Over the years that followed, she served customers in various East Hampton eateries, including Gordon’s, Buoy Eleven, and O’Malley’s. In addition to restaurants, she worked at the News Company, Stern’s Department Store, East Hampton school cafeterias, and the East Hampton Library.

In her 60s, Mrs. Mundus was a key worker in an antique barn restoration project, laboring shoulder-to-shoulder with her daughter Pat and son-in-law the late Earl Vorhees, labeling and dismantling three large hand-hewn barns in upstate New York, restoring them, and erecting them on Northwest Creek in East Hampton.

Mrs. Mundus found joy and fulfillment in caring for others, always having someone in her life to watch out for and help in times of need, her family said. Her passions were The New York Times Sunday crossword puzzle, reading, playing music, supporting her children’s and grandchildren’s interests, and sitting on the inlet beach at Maidstone Park.

“She never left the beach according to the time on her watch,” her daughter Teresa A. Greene said. “She’d only pick up her beach chair after counting a certain number of boats coming in the inlet.”

Mrs. Mundus remained active into her mid-80s. Among family and friends, she is remembered for her fiery self-reliance and for her signature rosehip and beach plum jellies.

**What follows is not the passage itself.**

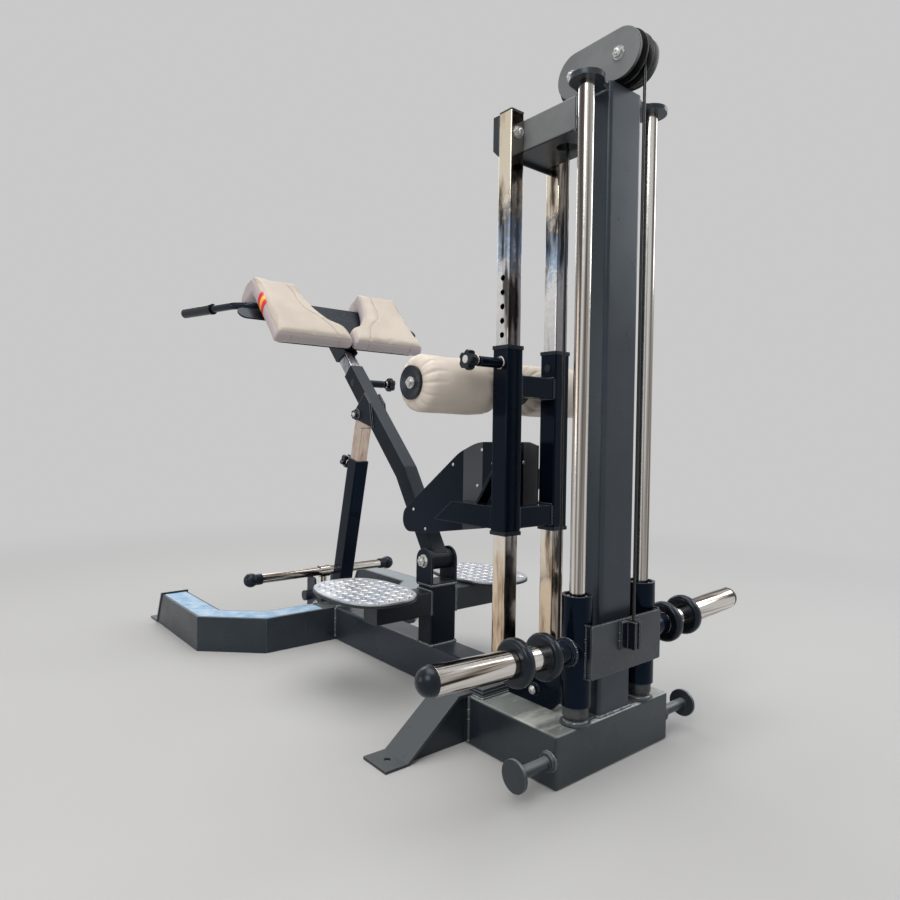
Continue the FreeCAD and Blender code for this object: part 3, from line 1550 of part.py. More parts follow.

She is survived by her daughters, Barbara J. Crowley of Billerica, Mass., Patricia G. Mundus of Greenport, and Teresa A. Greene of Springs. A brother, Russell Merton Probasco, died before her. Frank Mundus died in 2008.

Mrs. Mundus will be cremated and her ashes spread at sea in a simple family service. The family has suggested memorial donations to East End Hospice, P.O. Box 1048, Westhampton Beach 11978.